As though Liberia’s education system has not had enough of an image problem, Education Minister George Werner’s silence and inaction on the plight of 25 Liberian scholarship students deserted in Cairo, Egypt may likely worsen the blot on his and President Ellen Johnson Sirleaf’s legacy in education.
The President of the Liberian Student Union in Cairo, Egypt, Mr. Mohammed A. Kiawhen, has called on President Sirleaf to intervene so that he and his colleagues can be transferred to the various universities to pursue and complete their degree courses in Egypt and return to contribute to Liberia’s development.
The scholarships were awarded to the 25 qualified students in 2011 in a bilateral agreement between Liberia and Egypt which stipulates that the students would be admitted to pursue various disciplines in universities in Egypt, including the Al-Azhar University of Cairo to help Liberia’s capacity building needs.
Kiawhen and another student, Mustapha M. Kromah, are presently in Monrovia to plead with the Liberian government to end their worsening situation in Cairo over the past four years by sending a recommendation to the Egyptian authorities stating that they be allowed to pursue their studies at universities in that country.
The two students are also requesting MOE to restore their allowances that were discontinued in 2011, leaving them stranded with no means of support but to engage in menial work and any other means to survive.
Another serious problem for the students is their inability to renew their expired passports in Egypt, since they can only renew their passports in Monrovia. “We are making efforts to meet with Foreign Ministry officials to plead for assistance because we are unable to find money to return to Liberia to get it done,” Kiawhen said.
Quoting a seven page assessment report conducted in Cairo, Egypt by Ms. Robtel Neajai Pailey, then at the Ministry of State for Presidential Affairs, Kiawhen said a written request from the Ministry of Education must be sent to Dr. Ahmed El-Salmawy, Undersecretary, Head of Central Administration for International Students Affairs (Wafedeen) Ministry of Higher Education, Cultural Affairs & Mission in Egypt, recommending that the 25 students be allowed to pursue their chosen courses, including Engineering, Medicine, Accounting, among others at various universities in that country.
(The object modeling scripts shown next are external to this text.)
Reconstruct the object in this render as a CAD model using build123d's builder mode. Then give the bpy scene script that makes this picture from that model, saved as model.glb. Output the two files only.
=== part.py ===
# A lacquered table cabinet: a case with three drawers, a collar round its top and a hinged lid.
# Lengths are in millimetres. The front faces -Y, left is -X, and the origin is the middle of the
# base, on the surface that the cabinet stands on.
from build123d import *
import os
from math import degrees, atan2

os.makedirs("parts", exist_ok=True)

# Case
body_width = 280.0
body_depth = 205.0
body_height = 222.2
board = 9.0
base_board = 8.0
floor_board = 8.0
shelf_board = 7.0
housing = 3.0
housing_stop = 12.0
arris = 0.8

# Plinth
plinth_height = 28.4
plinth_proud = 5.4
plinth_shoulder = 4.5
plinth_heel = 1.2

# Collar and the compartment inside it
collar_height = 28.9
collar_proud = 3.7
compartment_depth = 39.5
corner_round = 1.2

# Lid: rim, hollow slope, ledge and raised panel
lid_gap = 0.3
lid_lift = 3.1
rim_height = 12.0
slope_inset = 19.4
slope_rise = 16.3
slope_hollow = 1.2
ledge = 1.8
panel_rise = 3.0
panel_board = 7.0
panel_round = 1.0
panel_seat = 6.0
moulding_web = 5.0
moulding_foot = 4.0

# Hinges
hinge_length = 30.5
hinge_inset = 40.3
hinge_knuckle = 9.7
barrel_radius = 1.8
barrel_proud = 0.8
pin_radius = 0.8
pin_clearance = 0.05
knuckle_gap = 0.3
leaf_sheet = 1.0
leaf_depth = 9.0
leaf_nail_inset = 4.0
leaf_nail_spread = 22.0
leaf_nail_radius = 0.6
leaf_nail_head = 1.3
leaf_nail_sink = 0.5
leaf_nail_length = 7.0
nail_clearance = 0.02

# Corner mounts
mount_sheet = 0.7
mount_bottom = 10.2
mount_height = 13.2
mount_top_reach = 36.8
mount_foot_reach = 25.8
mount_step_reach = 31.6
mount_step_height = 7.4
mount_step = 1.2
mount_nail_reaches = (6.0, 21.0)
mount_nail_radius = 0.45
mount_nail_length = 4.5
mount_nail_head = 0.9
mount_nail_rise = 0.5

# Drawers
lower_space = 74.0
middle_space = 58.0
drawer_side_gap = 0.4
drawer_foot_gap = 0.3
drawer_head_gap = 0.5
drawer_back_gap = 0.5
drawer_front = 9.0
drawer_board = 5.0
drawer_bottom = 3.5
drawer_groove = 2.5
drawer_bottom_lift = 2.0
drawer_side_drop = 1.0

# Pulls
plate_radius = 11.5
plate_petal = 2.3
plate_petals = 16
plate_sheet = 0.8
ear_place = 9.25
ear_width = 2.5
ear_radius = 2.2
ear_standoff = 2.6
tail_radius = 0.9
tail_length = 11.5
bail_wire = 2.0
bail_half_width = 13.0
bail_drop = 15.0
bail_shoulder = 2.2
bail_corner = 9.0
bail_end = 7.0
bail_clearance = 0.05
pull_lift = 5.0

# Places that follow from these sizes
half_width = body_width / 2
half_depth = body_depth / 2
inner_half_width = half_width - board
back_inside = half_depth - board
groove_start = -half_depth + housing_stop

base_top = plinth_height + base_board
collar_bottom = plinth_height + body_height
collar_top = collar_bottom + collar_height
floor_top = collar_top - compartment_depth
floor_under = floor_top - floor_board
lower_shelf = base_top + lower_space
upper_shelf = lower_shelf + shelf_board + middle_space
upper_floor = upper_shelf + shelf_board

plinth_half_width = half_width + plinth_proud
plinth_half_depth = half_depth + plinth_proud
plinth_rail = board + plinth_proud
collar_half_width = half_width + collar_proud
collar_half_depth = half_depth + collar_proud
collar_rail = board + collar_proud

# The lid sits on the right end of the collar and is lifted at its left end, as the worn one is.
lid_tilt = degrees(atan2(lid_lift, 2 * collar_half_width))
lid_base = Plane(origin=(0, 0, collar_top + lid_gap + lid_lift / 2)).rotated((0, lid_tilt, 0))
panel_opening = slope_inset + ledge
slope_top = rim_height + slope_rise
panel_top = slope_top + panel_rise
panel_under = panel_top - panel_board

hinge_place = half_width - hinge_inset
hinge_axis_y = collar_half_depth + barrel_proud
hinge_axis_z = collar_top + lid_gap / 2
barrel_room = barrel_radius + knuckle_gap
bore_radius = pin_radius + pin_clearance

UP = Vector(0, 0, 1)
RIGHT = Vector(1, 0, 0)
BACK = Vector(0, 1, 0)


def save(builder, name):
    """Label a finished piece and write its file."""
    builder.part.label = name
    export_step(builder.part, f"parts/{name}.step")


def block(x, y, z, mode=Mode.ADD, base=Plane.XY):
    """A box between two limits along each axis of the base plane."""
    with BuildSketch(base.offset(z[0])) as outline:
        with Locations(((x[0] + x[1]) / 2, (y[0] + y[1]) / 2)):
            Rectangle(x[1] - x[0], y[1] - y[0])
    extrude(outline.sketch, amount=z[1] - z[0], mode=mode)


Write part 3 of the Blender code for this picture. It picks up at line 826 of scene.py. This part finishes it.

Kiawhen said that formal request should have been forwarded in August 2011 from the Government of Liberia through the Ministry of Foreign Affairs for consideration for the 2011-2012 academic year and it is still relevant today to ensure that they are properly transferred to other universities in Cairo. But that request according to Kiawhen was never forwarded to the Egyptian authorities.
The seven-page assessment, done in Egypt, copies of which are with the Daily Observer dealt extensively with the genesis of the scholarship program, initiated by the Inter Ministerial Scholarship Committee which was then chaired by Ms. Robtel Pailey. Current Education Minister Mr. George Werner later became Director General of the Civil Service Agency (CSA) and chaired the Inter-Ministerial Scholarship Committee.
Kiawhen said after a year of waiting for the formal request from Liberia, the students visited the Liberian Embassy near Cairo and appealed for its intervention.
“Our visit there was misconstrued as an attempt to cause harm to the embassy and we were subsequently arrested and detained by Egyptian police but released after five days when the allegation could not be substantiated,” Kiawhen said.
He explained that though the students have been able to attend the Al-Azhar University which has helped them in their study of Arabic, they are determined to pursue their academic studies in Egypt and therefore the Liberian government should restore their allowances, along with a formal communication to Dr. Ahmed El-Salmawy to open the way for them to transfer to universities in Cairo.
Minister Werner, contrary to recommendations contained in Ms. Robtel Pailey’s assessment report for the Ministry of Education to make a formal written request to the Egyptian authorities authorizing them to provide education for the students, in a reaction letter said the program was evaluated and decisions made in 2013 that the students must return home. “The Egyptian authorities were told to facilitate the process of their return home.” According to the student leader, no tickets were provided for them to return to Liberia and they have remained in Cairo with no consideration from the Liberian Government for the hardships that they are undergoing.